Task to complete —
Return every entry exactly as written.

====== Dataset content ======

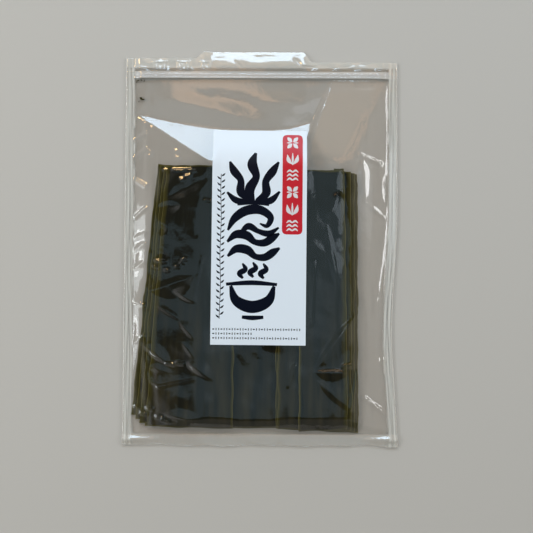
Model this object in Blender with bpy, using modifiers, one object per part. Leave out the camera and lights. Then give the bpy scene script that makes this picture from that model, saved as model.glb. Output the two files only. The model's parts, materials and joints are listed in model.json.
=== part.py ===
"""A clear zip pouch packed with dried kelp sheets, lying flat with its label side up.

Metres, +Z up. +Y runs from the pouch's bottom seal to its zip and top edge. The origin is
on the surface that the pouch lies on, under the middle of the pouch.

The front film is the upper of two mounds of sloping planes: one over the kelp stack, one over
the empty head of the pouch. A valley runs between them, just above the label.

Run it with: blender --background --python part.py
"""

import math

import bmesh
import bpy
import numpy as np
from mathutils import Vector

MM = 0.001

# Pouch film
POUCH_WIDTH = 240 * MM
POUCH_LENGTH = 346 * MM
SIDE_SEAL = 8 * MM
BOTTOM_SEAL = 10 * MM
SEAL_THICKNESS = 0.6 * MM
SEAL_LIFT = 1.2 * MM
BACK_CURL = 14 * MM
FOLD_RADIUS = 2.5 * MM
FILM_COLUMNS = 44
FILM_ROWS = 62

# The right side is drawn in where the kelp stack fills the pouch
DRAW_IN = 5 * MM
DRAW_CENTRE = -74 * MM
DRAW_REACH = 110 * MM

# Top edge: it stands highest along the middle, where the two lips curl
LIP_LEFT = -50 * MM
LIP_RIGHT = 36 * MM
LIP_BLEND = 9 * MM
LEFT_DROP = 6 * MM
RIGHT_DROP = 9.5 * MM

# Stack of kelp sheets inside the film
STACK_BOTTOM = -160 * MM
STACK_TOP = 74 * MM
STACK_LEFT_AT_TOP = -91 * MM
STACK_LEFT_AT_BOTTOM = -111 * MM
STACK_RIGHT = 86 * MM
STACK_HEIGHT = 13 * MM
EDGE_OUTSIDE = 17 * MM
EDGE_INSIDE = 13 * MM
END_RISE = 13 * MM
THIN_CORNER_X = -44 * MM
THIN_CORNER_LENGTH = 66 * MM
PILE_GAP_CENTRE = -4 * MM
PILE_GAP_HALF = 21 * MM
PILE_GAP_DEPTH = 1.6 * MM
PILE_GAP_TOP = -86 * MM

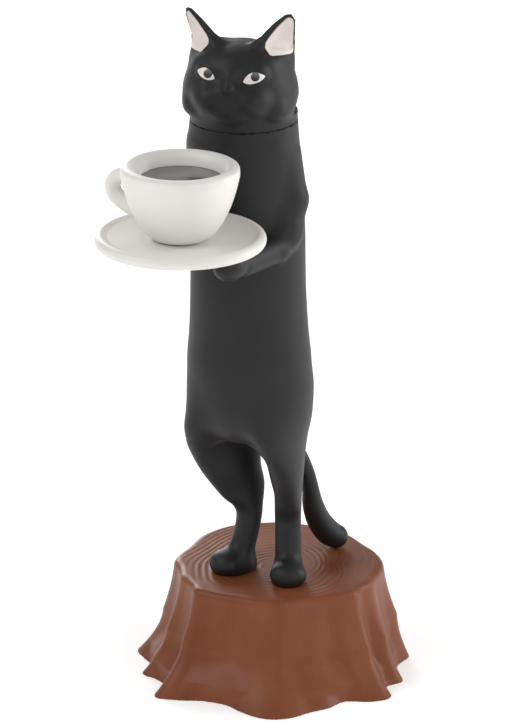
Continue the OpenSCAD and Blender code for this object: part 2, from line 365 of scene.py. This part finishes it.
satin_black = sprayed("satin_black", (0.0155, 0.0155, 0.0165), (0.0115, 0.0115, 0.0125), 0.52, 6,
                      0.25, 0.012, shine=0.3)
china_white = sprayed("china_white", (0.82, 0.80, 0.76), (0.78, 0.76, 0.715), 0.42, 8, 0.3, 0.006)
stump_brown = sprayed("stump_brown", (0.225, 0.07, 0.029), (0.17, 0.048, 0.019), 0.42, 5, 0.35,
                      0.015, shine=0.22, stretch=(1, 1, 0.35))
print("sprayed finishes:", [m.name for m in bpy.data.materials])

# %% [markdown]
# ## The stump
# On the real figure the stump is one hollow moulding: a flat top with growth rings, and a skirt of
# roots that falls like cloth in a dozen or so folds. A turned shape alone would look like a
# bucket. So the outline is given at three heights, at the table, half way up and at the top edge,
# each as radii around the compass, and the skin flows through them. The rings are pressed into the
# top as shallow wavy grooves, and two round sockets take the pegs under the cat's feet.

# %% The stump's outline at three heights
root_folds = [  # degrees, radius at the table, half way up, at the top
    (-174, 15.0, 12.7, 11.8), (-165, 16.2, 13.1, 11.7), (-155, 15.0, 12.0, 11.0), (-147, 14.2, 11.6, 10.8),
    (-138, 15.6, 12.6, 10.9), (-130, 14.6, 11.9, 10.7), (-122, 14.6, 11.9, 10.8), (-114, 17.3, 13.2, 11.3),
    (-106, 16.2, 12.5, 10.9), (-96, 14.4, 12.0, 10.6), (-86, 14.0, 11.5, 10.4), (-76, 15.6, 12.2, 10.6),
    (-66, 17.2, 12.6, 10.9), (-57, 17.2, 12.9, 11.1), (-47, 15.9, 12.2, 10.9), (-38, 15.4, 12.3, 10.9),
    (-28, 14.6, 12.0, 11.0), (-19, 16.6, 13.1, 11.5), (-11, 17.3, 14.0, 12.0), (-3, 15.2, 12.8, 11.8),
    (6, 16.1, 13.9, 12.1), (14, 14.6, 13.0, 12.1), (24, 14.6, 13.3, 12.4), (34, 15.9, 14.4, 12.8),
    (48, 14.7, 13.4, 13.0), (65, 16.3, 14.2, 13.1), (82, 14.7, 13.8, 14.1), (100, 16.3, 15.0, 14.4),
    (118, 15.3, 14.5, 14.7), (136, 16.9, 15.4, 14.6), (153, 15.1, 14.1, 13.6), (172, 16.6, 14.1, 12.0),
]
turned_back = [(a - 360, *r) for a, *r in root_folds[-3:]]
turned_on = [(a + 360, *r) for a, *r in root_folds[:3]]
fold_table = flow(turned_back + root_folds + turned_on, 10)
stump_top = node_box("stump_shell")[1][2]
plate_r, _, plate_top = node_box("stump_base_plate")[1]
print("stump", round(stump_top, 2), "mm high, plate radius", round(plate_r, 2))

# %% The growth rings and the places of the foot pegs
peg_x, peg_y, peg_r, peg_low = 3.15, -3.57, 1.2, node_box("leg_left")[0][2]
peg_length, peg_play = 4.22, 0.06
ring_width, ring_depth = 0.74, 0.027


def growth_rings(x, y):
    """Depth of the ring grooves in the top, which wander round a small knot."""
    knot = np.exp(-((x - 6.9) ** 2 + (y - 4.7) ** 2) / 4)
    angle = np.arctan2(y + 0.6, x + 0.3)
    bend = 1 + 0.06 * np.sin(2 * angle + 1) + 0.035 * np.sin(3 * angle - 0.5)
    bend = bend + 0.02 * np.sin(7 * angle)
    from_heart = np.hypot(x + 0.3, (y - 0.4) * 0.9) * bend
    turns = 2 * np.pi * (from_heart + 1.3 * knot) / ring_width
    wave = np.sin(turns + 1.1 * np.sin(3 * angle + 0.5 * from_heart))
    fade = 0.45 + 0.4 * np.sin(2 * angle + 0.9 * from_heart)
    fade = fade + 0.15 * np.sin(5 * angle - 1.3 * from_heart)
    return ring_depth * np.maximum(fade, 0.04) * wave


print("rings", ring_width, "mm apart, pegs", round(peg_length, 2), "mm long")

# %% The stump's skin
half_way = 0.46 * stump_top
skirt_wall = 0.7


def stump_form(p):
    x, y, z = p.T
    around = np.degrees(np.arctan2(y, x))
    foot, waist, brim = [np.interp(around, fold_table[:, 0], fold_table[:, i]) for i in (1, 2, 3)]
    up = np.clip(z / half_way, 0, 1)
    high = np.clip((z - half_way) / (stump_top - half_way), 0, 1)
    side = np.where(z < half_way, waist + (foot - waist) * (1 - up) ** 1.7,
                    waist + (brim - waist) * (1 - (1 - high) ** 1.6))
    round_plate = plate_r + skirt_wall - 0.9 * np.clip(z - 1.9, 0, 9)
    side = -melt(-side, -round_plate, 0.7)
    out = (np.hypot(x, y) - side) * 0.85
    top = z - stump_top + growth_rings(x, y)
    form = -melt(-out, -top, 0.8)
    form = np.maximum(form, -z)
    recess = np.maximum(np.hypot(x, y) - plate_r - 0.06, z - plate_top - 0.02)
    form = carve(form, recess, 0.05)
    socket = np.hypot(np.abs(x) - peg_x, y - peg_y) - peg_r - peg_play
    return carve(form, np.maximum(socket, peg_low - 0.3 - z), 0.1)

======

The result —
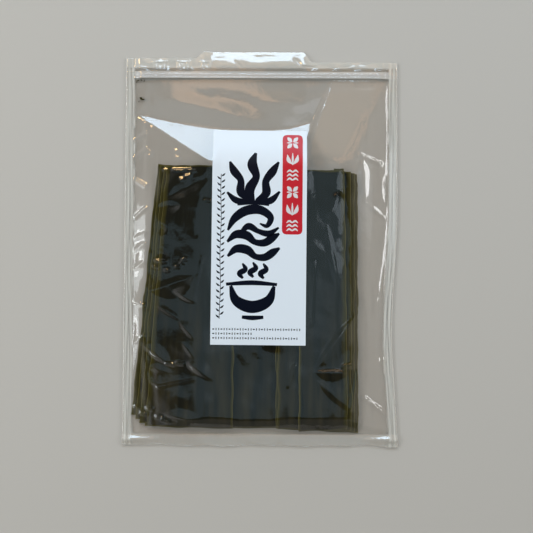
Model this object in Blender with bpy, using modifiers, one object per part. Leave out the camera and lights. Then give the bpy scene script that makes this picture from that model, saved as model.glb. Output the two files only. The model's parts, materials and joints are listed in model.json.
=== part.py ===
"""A clear zip pouch packed with dried kelp sheets, lying flat with its label side up.

Metres, +Z up. +Y runs from the pouch's bottom seal to its zip and top edge. The origin is
on the surface that the pouch lies on, under the middle of the pouch.

The front film is the upper of two mounds of sloping planes: one over the kelp stack, one over
the empty head of the pouch. A valley runs between them, just above the label.

Run it with: blender --background --python part.py
"""

import math

import bmesh
import bpy
import numpy as np
from mathutils import Vector

MM = 0.001

# Pouch film
POUCH_WIDTH = 240 * MM
POUCH_LENGTH = 346 * MM
SIDE_SEAL = 8 * MM
BOTTOM_SEAL = 10 * MM
SEAL_THICKNESS = 0.6 * MM
SEAL_LIFT = 1.2 * MM
BACK_CURL = 14 * MM
FOLD_RADIUS = 2.5 * MM
FILM_COLUMNS = 44
FILM_ROWS = 62

# The right side is drawn in where the kelp stack fills the pouch
DRAW_IN = 5 * MM
DRAW_CENTRE = -74 * MM
DRAW_REACH = 110 * MM

# Top edge: it stands highest along the middle, where the two lips curl
LIP_LEFT = -50 * MM
LIP_RIGHT = 36 * MM
LIP_BLEND = 9 * MM
LEFT_DROP = 6 * MM
RIGHT_DROP = 9.5 * MM

# Stack of kelp sheets inside the film
STACK_BOTTOM = -160 * MM
STACK_TOP = 74 * MM
STACK_LEFT_AT_TOP = -91 * MM
STACK_LEFT_AT_BOTTOM = -111 * MM
STACK_RIGHT = 86 * MM
STACK_HEIGHT = 13 * MM
EDGE_OUTSIDE = 17 * MM
EDGE_INSIDE = 13 * MM
END_RISE = 13 * MM
THIN_CORNER_X = -44 * MM
THIN_CORNER_LENGTH = 66 * MM
PILE_GAP_CENTRE = -4 * MM
PILE_GAP_HALF = 21 * MM
PILE_GAP_DEPTH = 1.6 * MM
PILE_GAP_TOP = -86 * MM

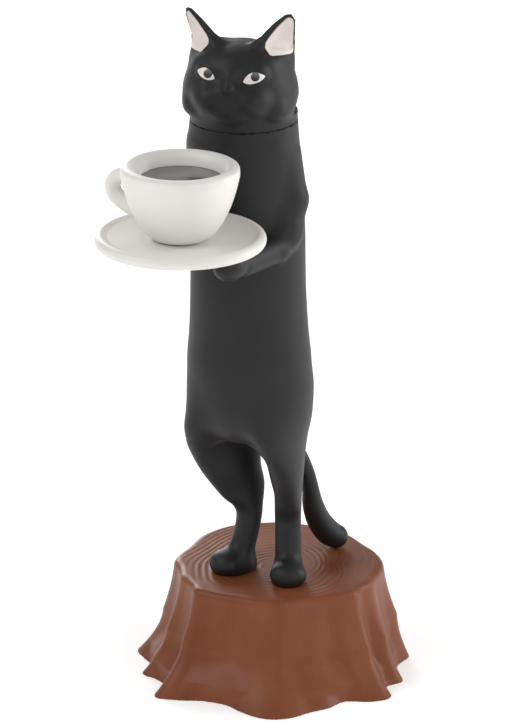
Continue the OpenSCAD and Blender code for this object: part 2, from line 365 of scene.py. This part finishes it.
satin_black = sprayed("satin_black", (0.0155, 0.0155, 0.0165), (0.0115, 0.0115, 0.0125), 0.52, 6,
                      0.25, 0.012, shine=0.3)
china_white = sprayed("china_white", (0.82, 0.80, 0.76), (0.78, 0.76, 0.715), 0.42, 8, 0.3, 0.006)
stump_brown = sprayed("stump_brown", (0.225, 0.07, 0.029), (0.17, 0.048, 0.019), 0.42, 5, 0.35,
                      0.015, shine=0.22, stretch=(1, 1, 0.35))
print("sprayed finishes:", [m.name for m in bpy.data.materials])

# %% [markdown]
# ## The stump
# On the real figure the stump is one hollow moulding: a flat top with growth rings, and a skirt of
# roots that falls like cloth in a dozen or so folds. A turned shape alone would look like a
# bucket. So the outline is given at three heights, at the table, half way up and at the top edge,
# each as radii around the compass, and the skin flows through them. The rings are pressed into the
# top as shallow wavy grooves, and two round sockets take the pegs under the cat's feet.

# %% The stump's outline at three heights
root_folds = [  # degrees, radius at the table, half way up, at the top
    (-174, 15.0, 12.7, 11.8), (-165, 16.2, 13.1, 11.7), (-155, 15.0, 12.0, 11.0), (-147, 14.2, 11.6, 10.8),
    (-138, 15.6, 12.6, 10.9), (-130, 14.6, 11.9, 10.7), (-122, 14.6, 11.9, 10.8), (-114, 17.3, 13.2, 11.3),
    (-106, 16.2, 12.5, 10.9), (-96, 14.4, 12.0, 10.6), (-86, 14.0, 11.5, 10.4), (-76, 15.6, 12.2, 10.6),
    (-66, 17.2, 12.6, 10.9), (-57, 17.2, 12.9, 11.1), (-47, 15.9, 12.2, 10.9), (-38, 15.4, 12.3, 10.9),
    (-28, 14.6, 12.0, 11.0), (-19, 16.6, 13.1, 11.5), (-11, 17.3, 14.0, 12.0), (-3, 15.2, 12.8, 11.8),
    (6, 16.1, 13.9, 12.1), (14, 14.6, 13.0, 12.1), (24, 14.6, 13.3, 12.4), (34, 15.9, 14.4, 12.8),
    (48, 14.7, 13.4, 13.0), (65, 16.3, 14.2, 13.1), (82, 14.7, 13.8, 14.1), (100, 16.3, 15.0, 14.4),
    (118, 15.3, 14.5, 14.7), (136, 16.9, 15.4, 14.6), (153, 15.1, 14.1, 13.6), (172, 16.6, 14.1, 12.0),
]
turned_back = [(a - 360, *r) for a, *r in root_folds[-3:]]
turned_on = [(a + 360, *r) for a, *r in root_folds[:3]]
fold_table = flow(turned_back + root_folds + turned_on, 10)
stump_top = node_box("stump_shell")[1][2]
plate_r, _, plate_top = node_box("stump_base_plate")[1]
print("stump", round(stump_top, 2), "mm high, plate radius", round(plate_r, 2))

# %% The growth rings and the places of the foot pegs
peg_x, peg_y, peg_r, peg_low = 3.15, -3.57, 1.2, node_box("leg_left")[0][2]
peg_length, peg_play = 4.22, 0.06
ring_width, ring_depth = 0.74, 0.027


def growth_rings(x, y):
    """Depth of the ring grooves in the top, which wander round a small knot."""
    knot = np.exp(-((x - 6.9) ** 2 + (y - 4.7) ** 2) / 4)
    angle = np.arctan2(y + 0.6, x + 0.3)
    bend = 1 + 0.06 * np.sin(2 * angle + 1) + 0.035 * np.sin(3 * angle - 0.5)
    bend = bend + 0.02 * np.sin(7 * angle)
    from_heart = np.hypot(x + 0.3, (y - 0.4) * 0.9) * bend
    turns = 2 * np.pi * (from_heart + 1.3 * knot) / ring_width
    wave = np.sin(turns + 1.1 * np.sin(3 * angle + 0.5 * from_heart))
    fade = 0.45 + 0.4 * np.sin(2 * angle + 0.9 * from_heart)
    fade = fade + 0.15 * np.sin(5 * angle - 1.3 * from_heart)
    return ring_depth * np.maximum(fade, 0.04) * wave


print("rings", ring_width, "mm apart, pegs", round(peg_length, 2), "mm long")

# %% The stump's skin
half_way = 0.46 * stump_top
skirt_wall = 0.7


def stump_form(p):
    x, y, z = p.T
    around = np.degrees(np.arctan2(y, x))
    foot, waist, brim = [np.interp(around, fold_table[:, 0], fold_table[:, i]) for i in (1, 2, 3)]
    up = np.clip(z / half_way, 0, 1)
    high = np.clip((z - half_way) / (stump_top - half_way), 0, 1)
    side = np.where(z < half_way, waist + (foot - waist) * (1 - up) ** 1.7,
                    waist + (brim - waist) * (1 - (1 - high) ** 1.6))
    round_plate = plate_r + skirt_wall - 0.9 * np.clip(z - 1.9, 0, 9)
    side = -melt(-side, -round_plate, 0.7)
    out = (np.hypot(x, y) - side) * 0.85
    top = z - stump_top + growth_rings(x, y)
    form = -melt(-out, -top, 0.8)
    form = np.maximum(form, -z)
    recess = np.maximum(np.hypot(x, y) - plate_r - 0.06, z - plate_top - 0.02)
    form = carve(form, recess, 0.05)
    socket = np.hypot(np.abs(x) - peg_x, y - peg_y) - peg_r - peg_play
    return carve(form, np.maximum(socket, peg_low - 0.3 - z), 0.1)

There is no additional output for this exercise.